— START MATERIAL TO PROCESS —
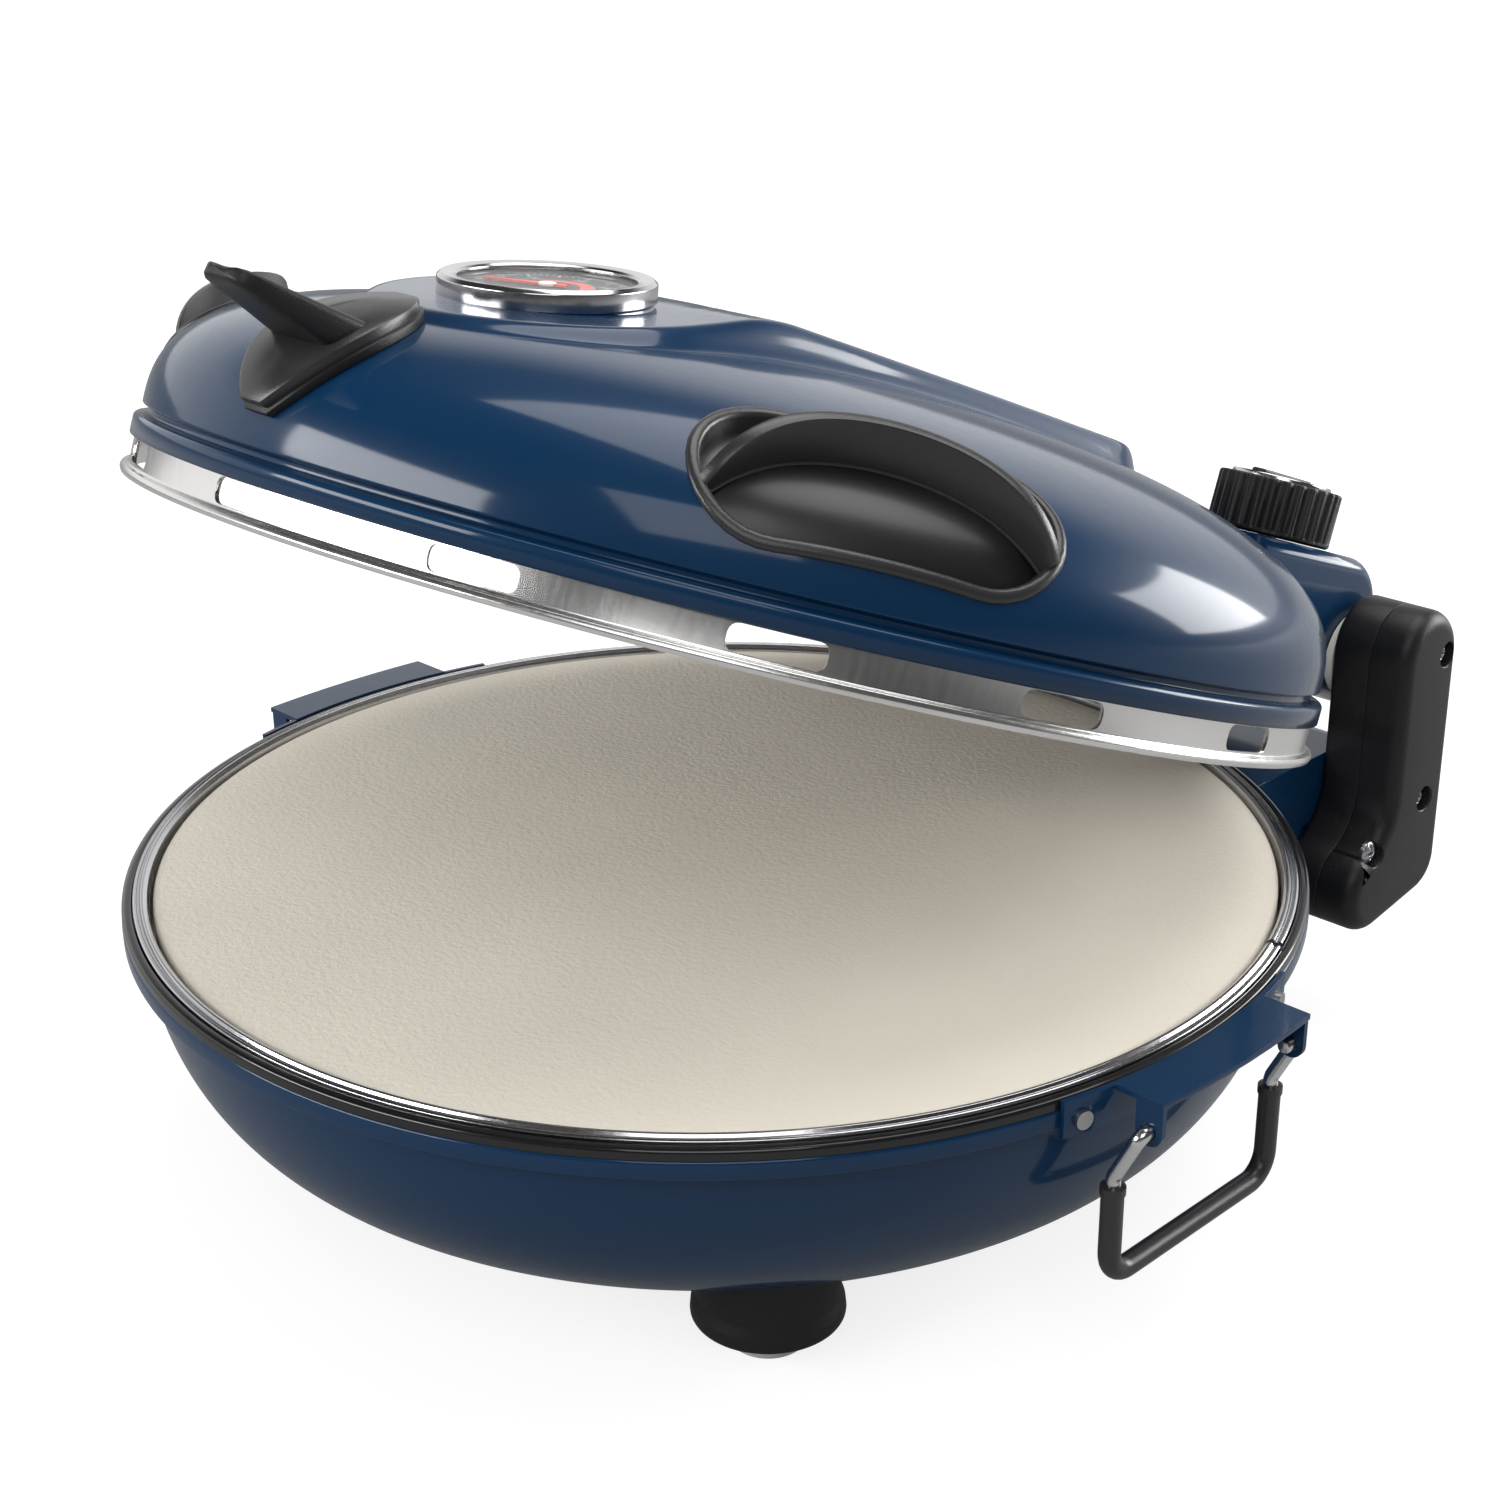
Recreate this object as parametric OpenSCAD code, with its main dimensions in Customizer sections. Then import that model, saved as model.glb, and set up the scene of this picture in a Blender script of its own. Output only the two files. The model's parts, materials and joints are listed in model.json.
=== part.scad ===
// Electric pizza maker: a round stone oven whose heated lid swings on two rear arms.
// Millimetres. Z is up with the table at Z = 0, the front is -Y, and X = 0 is the middle.

/* [Base] */
// Radius of the pizza stone
stone_r = 156.5; // [148:0.5:165]
// Thickness of the pizza stone
stone_t = 10; // [8:0.5:12]
// Depth of the stone's top below the rim's crest
stone_drop = 1.6; // [1:0.1:3]
// Height of the rim's crest above the table
rim_z = 88; // [84:1:96]
// Width of the rim outside the pan's neck
rim_w = 5; // [4.5:0.1:6]
// Depth of the rim's rolled edge
rim_roll = 5; // [4.5:0.5:6]
// Radius of the pan's flat bottom
pan_bottom_r = 122; // [118:1:126]
// Height of the pan's underside above the table
pan_bottom_z = 26; // [22:1:28]
// Thickness of the pan's and the lid's steel sheet
sheet_t = 1.2; // [0.8:0.1:1.6]
// Thickness of the bright reflector sheet
tray_t = 0.8; // [0.6:0.1:1]
// Height of the reflector tray's floor above the pan's floor
tray_rise = 20; // [16:1:22]
// Height of the bright trim ring and the black band beside it
ring_h = 3.2; // [2.8:0.1:4]
// Width of the black band round the rim
band_w = 2.8; // [2:0.1:3.2]
// Width of the butt gap in the trim ring, in degrees
ring_gap = 0.8; // [0.4:0.1:2]
// Direction of the butt gap, from +X towards the rear
ring_gap_at = 20; // [-30:1:30]

/* [Feet] */
// Radius of a foot at its top
foot_r = 18.5; // [15:0.5:20]
// How much wider a foot is at its bottom
foot_flare = 1.5; // [0:0.1:3]
// Distance of a foot's middle inside the edge of the pan's flat bottom
foot_inset = 8; // [6:1:26]
// Direction of the front feet, from the front
foot_angle = 52; // [40:1:55]
// Radius of the pad under a foot
pad_r = 11; // [8:0.5:13]
// Height of the pad that shows under a foot
pad_h = 8; // [6:0.5:9]

/* [Carrying handles] */
// Distance between the two ears of a bracket
ear_span = 56; // [48:1:64]
// Reach of a bracket beyond the rim
bracket_reach = 14; // [12:0.5:18]
// Depth of a bracket's top below the rim's crest
bracket_drop = 1; // [0.5:0.1:2]
// Thickness of a bracket's steel
bracket_t = 1.5; // [1.2:0.1:2]
// Radius of a rivet that holds a bracket
rivet_r = 1.2; // [1:0.1:1.4]
// Depth of an ear below the bracket's top
ear_drop = 14; // [12:0.5:16]
// Radius of a bail's steel wire
wire_r = 1.9; // [1.6:0.1:2.2]
// Radius of the sleeve on a bail
sleeve_r = 2.8; // [2.5:0.1:3.4]
// Height of a bail from its pivot to its lower bar
bail_drop = 42; // [36:1:45]
// Inward jog of a bail below its pivot
bail_jog = 7; // [4:0.5:7]
// Height of the jog
jog_drop = 14; // [10:0.5:16]

/* [Hinge] */
// Opening of the lid as it stands
lid_open = 20.5; // [0:0.5:60]
// Distance of the hinge axis behind the rim
pivot_back = 25; // [23:0.5:31]
// Height of the hinge axis above the rim's crest
pivot_up = 26; // [24:0.5:30]
// Distance of an arm's inner face from the middle
arm_in = 86; // [80:1:92]
// Width of an arm across the object
arm_w = 26; // [22:1:30]
// Wall of the arm's moulded shells
arm_wall = 2.5; // [2:0.1:3]
// Radius of a hinge pin
pin_r = 5; // [4:0.25:6]
// Running clearance between a pin and its bush
pin_gap = 0.06; // [0.02:0.01:0.1]
// Wall of a hinge bush
bush_wall = 3; // [2:0.5:3.5]
// Thickness of a friction washer
washer_t = 2.2; // [1.6:0.1:3]
// Radius of a friction washer
washer_r = 13; // [11:0.5:14]
// Wall of the hinge housings
housing_wall = 2.5; // [2:0.1:3]

/* [Lid] */
// How far the lid's flange stays inside the base's rim
lid_inset = 2; // [0:0.5:3]
// Height of the bright skirt below the painted lid
skirt_h = 10; // [8.5:0.5:12]
// Height of the painted band above the skirt
band_h = 5; // [4:0.5:7]
// Depth of the pressed groove above the band
groove_d = 3.4; // [2:0.1:4]
// Height of the groove
groove_h = 2.2; // [1.5:0.1:3]
// Height of the dome above the groove
dome_h = 50; // [46:1:58]
// Squareness of the dome's section
dome_square = 2.5; // [2.2:0.05:2.8]
// Gap between the painted dome and the reflector in it
lid_cavity = 14; // [11:0.5:16]
// Gap between the closed lid and the base's rim
lid_gap = 0.5; // [0.3:0.1:1]
// Length of a slot in the skirt
slot_l = 22; // [14:1:26]
// Height of a slot in the skirt
slot_h = 6.4; // [4:0.2:6.4]
// Number of slots round the skirt
slots = 15; // [9:1:18]

/* [Platform] */
// Half of the width of the raised platform on the dome
platform_r = 46; // [42:1:50]
// Distance of the platform's front round inside the dome's foot
platform_front_in = 80.6; // [76:0.1:86]
// Distance of the platform's rear round inside the dome's foot
platform_rear_in = 62.6; // [58:0.1:80]
// Height of the platform's top above the flange, in the middle
platform_z = 74; // [72:0.5:80]
// Fall of the platform's top towards the rear, in degrees
platform_fall = 2; // [0:0.5:3]

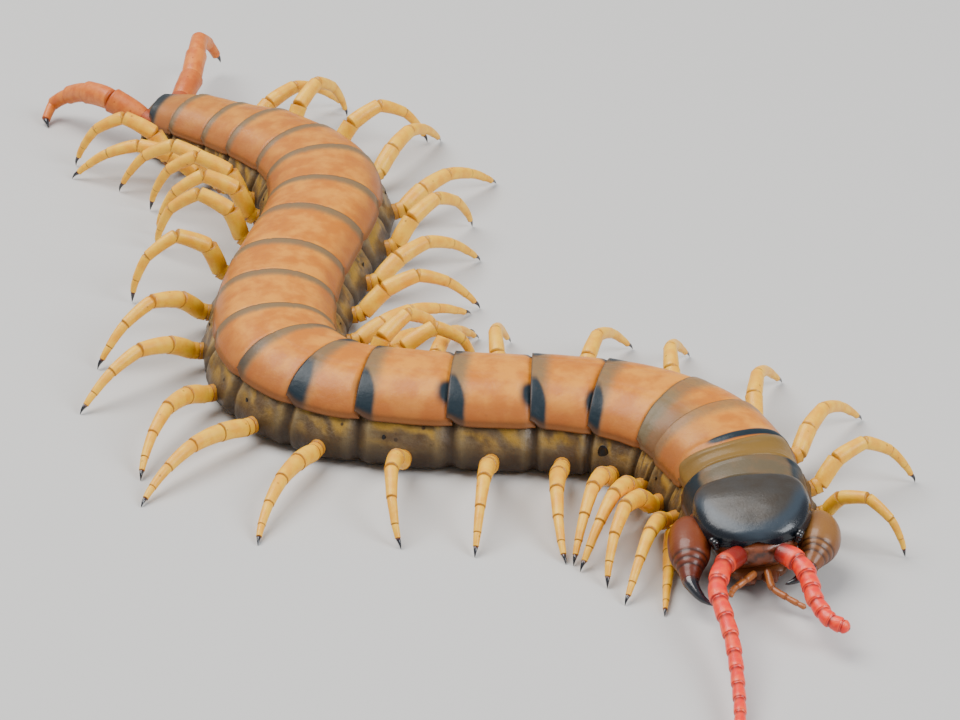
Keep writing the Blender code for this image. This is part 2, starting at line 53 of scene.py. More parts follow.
TRUNK_NODES = 7
BODY = "root"
SQUARE = 90
# How close to upright a direction may run before UP no longer tells its upper side
UPRIGHT = 0.97
# Angle from the top of the back's arch to its edge
BACK_EDGE = math.radians(70)
# Steps between two knots of a smooth way
KNOT_STEPS = 16
# Numbers that scatter the hills
HILL_STEPS = np.array((127, 311, 751))
HILL_SEED_STEP = 97
HILL_TURN = 12.9898
HILL_SIZE = 43758.5453


class Side(Enum):
    """The animal's own two sides."""

    RIGHT = "right"
    LEFT = "left"

    @property
    def sign(self) -> int:
        """One for the right, minus one for the left."""
        return 1 if self is Side.RIGHT else -1


# Numbers on curves


def flat_direction(degrees: float) -> np.ndarray:
    """Unit vector along the floor."""
    angle = np.radians(degrees)
    return np.stack([np.cos(angle), np.sin(angle), np.zeros_like(angle)], -1)


def sloped_direction(degrees: float, rise: float) -> np.ndarray:
    """Unit vector with a heading over the floor and a rise above it."""
    slope = math.radians(rise)
    return flat_direction(degrees) * math.cos(slope) + UP * math.sin(slope)


def unit(vectors: np.ndarray) -> np.ndarray:
    """Vectors brought to a length of one."""
    return vectors / np.maximum(np.linalg.norm(vectors, axis=-1, keepdims=True), 1e-9)


def smoothed(part: np.ndarray) -> np.ndarray:
    """Share between 0 and 1 that starts and ends slowly."""
    return part * part * (3 - 2 * part)


def ease(low: float, high: float, value: np.ndarray) -> np.ndarray:
    """Smooth step from 0 at low to 1 at high."""
    return smoothed(np.clip((value - low) / (high - low), 0.0, 1.0))


def between(value: np.ndarray, rise: tuple, fall: tuple) -> np.ndarray:
    """Smooth step up over one range and down over another."""
    return ease(*rise, value) * ease(*fall, value)


def raised(value: np.ndarray, start: float, *steps: tuple) -> np.ndarray:
    """Start value changed by smooth steps, each given by its amount and by where it begins and ends."""
    return start + sum(amount * ease(low, high, value) for amount, low, high in steps)


def bell(value: np.ndarray, centre: float, spread: float) -> np.ndarray:
    """Smooth hill of height one."""
    return np.exp(-((value - centre) / spread) ** 2)


def along_pairs(pairs: tuple, place: np.ndarray) -> np.ndarray:
    """Value at a place on a line drawn through pairs of place and value."""
    return np.interp(place, [pair[0] for pair in pairs], [pair[1] for pair in pairs])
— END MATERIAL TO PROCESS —
# SHORT TASK
Reproduce exactly, please, only the lines from the start of the data above to the line that contains "is the middle.", with both ends kept.

# WORKED ANSWER
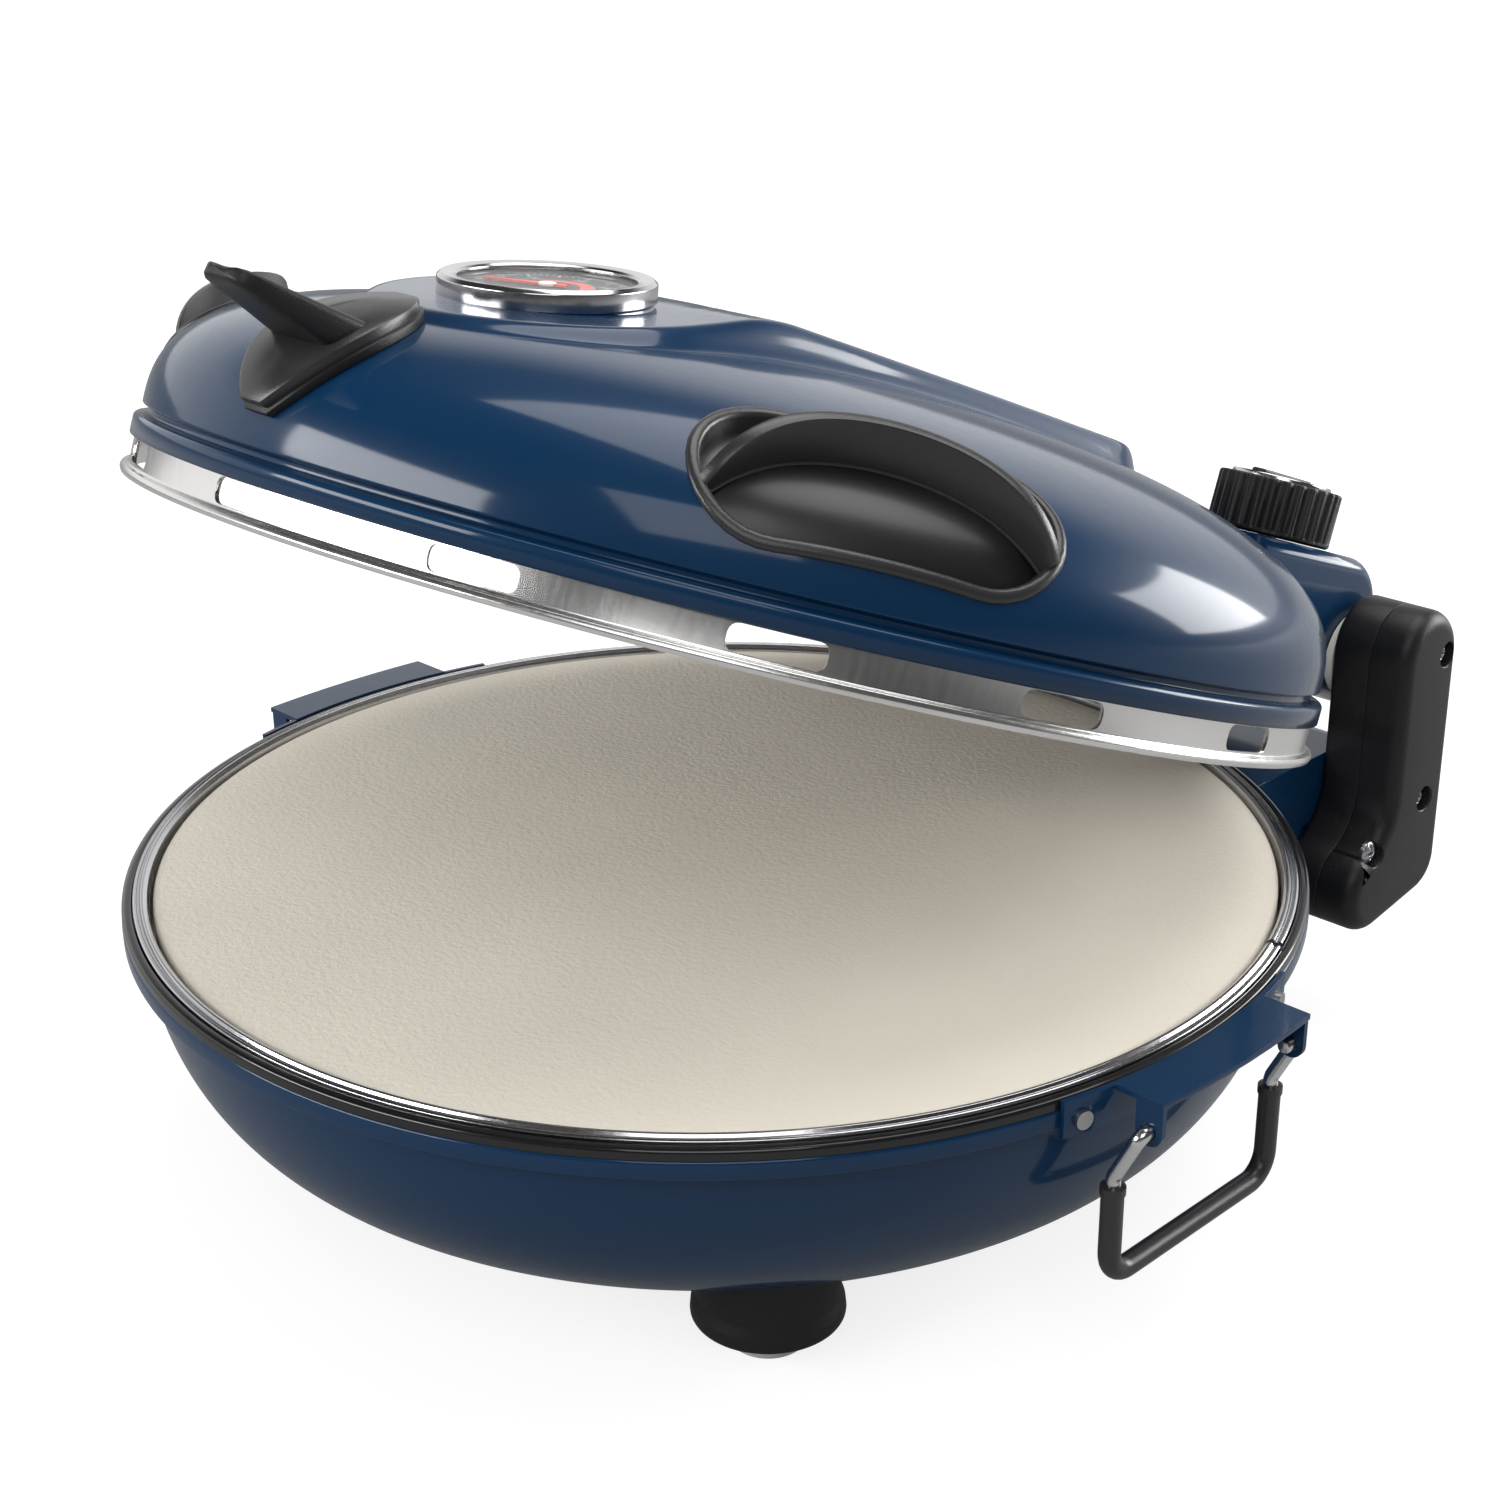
Recreate this object as parametric OpenSCAD code, with its main dimensions in Customizer sections. Then import that model, saved as model.glb, and set up the scene of this picture in a Blender script of its own. Output only the two files. The model's parts, materials and joints are listed in model.json.
=== part.scad ===
// Electric pizza maker: a round stone oven whose heated lid swings on two rear arms.
// Millimetres. Z is up with the table at Z = 0, the front is -Y, and X = 0 is the middle.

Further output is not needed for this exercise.